#### Available data
┌──
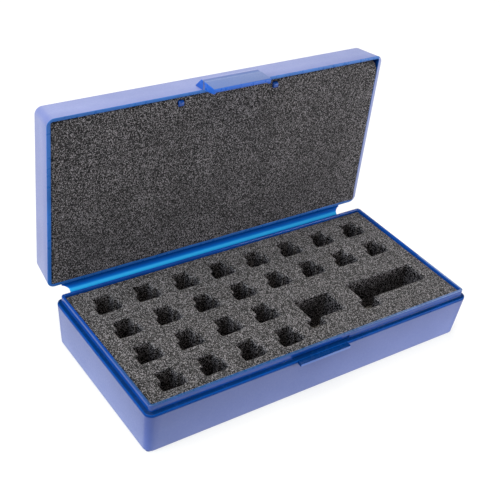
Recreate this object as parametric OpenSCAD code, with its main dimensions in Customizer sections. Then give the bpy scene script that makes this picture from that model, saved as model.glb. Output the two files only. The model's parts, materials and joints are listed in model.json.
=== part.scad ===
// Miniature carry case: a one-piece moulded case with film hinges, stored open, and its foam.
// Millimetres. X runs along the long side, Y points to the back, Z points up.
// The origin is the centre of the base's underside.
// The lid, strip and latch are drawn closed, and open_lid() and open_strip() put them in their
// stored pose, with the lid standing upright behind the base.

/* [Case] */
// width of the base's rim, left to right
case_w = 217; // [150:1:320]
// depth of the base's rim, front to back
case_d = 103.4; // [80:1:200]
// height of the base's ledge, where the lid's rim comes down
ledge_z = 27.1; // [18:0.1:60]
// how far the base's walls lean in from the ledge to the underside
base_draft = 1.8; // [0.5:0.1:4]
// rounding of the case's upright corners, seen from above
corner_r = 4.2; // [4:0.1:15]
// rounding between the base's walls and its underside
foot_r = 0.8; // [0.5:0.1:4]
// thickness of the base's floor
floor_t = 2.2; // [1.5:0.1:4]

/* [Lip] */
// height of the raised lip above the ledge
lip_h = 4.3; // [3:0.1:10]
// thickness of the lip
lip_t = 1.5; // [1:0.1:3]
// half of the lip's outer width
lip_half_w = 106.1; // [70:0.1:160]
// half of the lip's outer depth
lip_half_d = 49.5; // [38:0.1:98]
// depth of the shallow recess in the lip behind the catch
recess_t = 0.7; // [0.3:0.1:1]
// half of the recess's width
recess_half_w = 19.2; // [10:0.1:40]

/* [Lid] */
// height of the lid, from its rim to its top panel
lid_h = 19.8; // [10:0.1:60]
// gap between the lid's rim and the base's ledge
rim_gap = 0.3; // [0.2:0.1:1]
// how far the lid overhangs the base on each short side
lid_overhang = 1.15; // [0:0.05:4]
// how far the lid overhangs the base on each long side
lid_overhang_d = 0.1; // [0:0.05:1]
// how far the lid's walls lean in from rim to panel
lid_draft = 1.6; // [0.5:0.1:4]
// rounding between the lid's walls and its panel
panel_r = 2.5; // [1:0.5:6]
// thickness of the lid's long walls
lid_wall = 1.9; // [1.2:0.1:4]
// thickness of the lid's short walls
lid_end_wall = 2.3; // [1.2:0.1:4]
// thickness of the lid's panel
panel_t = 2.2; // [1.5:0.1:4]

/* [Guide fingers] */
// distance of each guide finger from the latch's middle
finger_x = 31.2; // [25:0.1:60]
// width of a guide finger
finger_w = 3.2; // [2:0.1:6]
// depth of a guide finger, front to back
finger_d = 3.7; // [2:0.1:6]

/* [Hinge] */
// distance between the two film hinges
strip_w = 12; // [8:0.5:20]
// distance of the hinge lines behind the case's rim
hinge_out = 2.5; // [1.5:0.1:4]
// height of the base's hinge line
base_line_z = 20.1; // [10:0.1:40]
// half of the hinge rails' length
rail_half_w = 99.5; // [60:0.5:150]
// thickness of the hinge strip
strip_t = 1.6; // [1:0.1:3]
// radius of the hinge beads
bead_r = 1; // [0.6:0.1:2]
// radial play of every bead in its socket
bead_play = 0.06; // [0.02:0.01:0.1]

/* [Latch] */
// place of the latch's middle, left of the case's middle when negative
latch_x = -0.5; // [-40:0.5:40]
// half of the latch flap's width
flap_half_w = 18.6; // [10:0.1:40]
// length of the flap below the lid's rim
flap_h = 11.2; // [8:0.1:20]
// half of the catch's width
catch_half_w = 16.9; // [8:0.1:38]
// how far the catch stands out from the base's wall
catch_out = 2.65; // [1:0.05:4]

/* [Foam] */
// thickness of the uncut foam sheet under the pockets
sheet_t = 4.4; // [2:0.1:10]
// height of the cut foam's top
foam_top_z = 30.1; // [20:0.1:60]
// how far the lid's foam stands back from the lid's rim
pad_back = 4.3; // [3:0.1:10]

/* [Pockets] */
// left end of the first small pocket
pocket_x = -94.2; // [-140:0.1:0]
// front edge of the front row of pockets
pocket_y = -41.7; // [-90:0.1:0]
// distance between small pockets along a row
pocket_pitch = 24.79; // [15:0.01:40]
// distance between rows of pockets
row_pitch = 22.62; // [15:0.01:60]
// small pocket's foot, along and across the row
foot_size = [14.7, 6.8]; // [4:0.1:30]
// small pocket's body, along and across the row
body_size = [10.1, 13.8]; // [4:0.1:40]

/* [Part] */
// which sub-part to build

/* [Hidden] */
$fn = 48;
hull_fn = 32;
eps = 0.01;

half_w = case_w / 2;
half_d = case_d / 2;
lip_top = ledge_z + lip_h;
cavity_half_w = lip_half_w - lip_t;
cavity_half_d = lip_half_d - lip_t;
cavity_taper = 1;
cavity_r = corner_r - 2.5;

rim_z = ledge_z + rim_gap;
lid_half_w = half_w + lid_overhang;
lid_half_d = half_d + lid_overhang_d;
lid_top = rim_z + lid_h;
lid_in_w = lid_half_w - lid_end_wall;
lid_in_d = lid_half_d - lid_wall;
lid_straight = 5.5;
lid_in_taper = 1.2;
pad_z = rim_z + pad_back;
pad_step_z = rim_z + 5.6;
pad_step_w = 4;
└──
Only the lines from the start of the data to the line holding "recess_half_w = 19.2; // [10:0.1:40]" are wanted; return them exactly, both ends included.

#### Result of the exercise
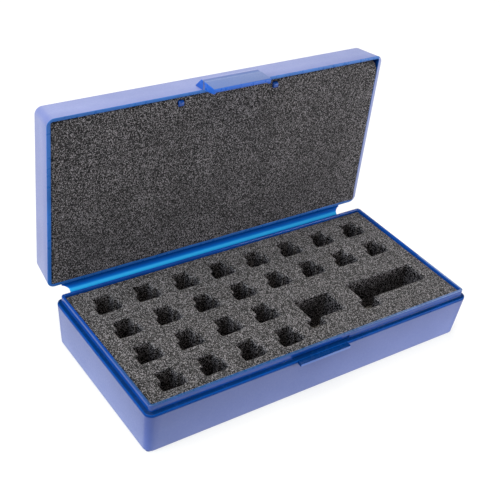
Recreate this object as parametric OpenSCAD code, with its main dimensions in Customizer sections. Then give the bpy scene script that makes this picture from that model, saved as model.glb. Output the two files only. The model's parts, materials and joints are listed in model.json.
=== part.scad ===
// Miniature carry case: a one-piece moulded case with film hinges, stored open, and its foam.
// Millimetres. X runs along the long side, Y points to the back, Z points up.
// The origin is the centre of the base's underside.
// The lid, strip and latch are drawn closed, and open_lid() and open_strip() put them in their
// stored pose, with the lid standing upright behind the base.

/* [Case] */
// width of the base's rim, left to right
case_w = 217; // [150:1:320]
// depth of the base's rim, front to back
case_d = 103.4; // [80:1:200]
// height of the base's ledge, where the lid's rim comes down
ledge_z = 27.1; // [18:0.1:60]
// how far the base's walls lean in from the ledge to the underside
base_draft = 1.8; // [0.5:0.1:4]
// rounding of the case's upright corners, seen from above
corner_r = 4.2; // [4:0.1:15]
// rounding between the base's walls and its underside
foot_r = 0.8; // [0.5:0.1:4]
// thickness of the base's floor
floor_t = 2.2; // [1.5:0.1:4]

/* [Lip] */
// height of the raised lip above the ledge
lip_h = 4.3; // [3:0.1:10]
// thickness of the lip
lip_t = 1.5; // [1:0.1:3]
// half of the lip's outer width
lip_half_w = 106.1; // [70:0.1:160]
// half of the lip's outer depth
lip_half_d = 49.5; // [38:0.1:98]
// depth of the shallow recess in the lip behind the catch
recess_t = 0.7; // [0.3:0.1:1]
// half of the recess's width
recess_half_w = 19.2; // [10:0.1:40]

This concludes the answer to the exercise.